I think this is where you're going a bit far. You're making assumptions based on no evidence. Apple showed us nothing at that demo to underscore that it had a sophisticated GPU actually working. They mentioned OpenCL once if memory serves (I was there) and did not mention any hardware acceleration of effects or playback via the GPU. I think it's your wishful thinking, but the actual product may in fact be exactly what you describe.

[Chris Kenny] "the catch is that Adobe is using CUDA, not OpenCL, so Mercury only works on a handful of NVIDIA GPUs, whereas FCP X should be able to take significant advantage of GPU acceleration on most modern systems."
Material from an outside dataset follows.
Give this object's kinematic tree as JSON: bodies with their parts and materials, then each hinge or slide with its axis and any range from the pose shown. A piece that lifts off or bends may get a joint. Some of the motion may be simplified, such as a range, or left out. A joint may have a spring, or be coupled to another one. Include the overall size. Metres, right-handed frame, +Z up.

Again, until you know what you have with FCP X, it's is unfortunately just speculation. It is indeed true that Adobe Premiere Pro is based on CUDA technology and not OpenCL. It should be pointed out though that when CS5 was introduced, OpenCL was just ratified to say nothing of actual implementations. It is also fair to say that OpenCL is mostly a subset of what CUDA is as ATI/AMD evidently did not have as mature a language and in working with NVIDIA adopted much of what became OpenCL. Adobe is looking at OpenCL carefully for future versions, but as of now, Premiere Pro utilizes NVIDIA CUDA technology exclusively.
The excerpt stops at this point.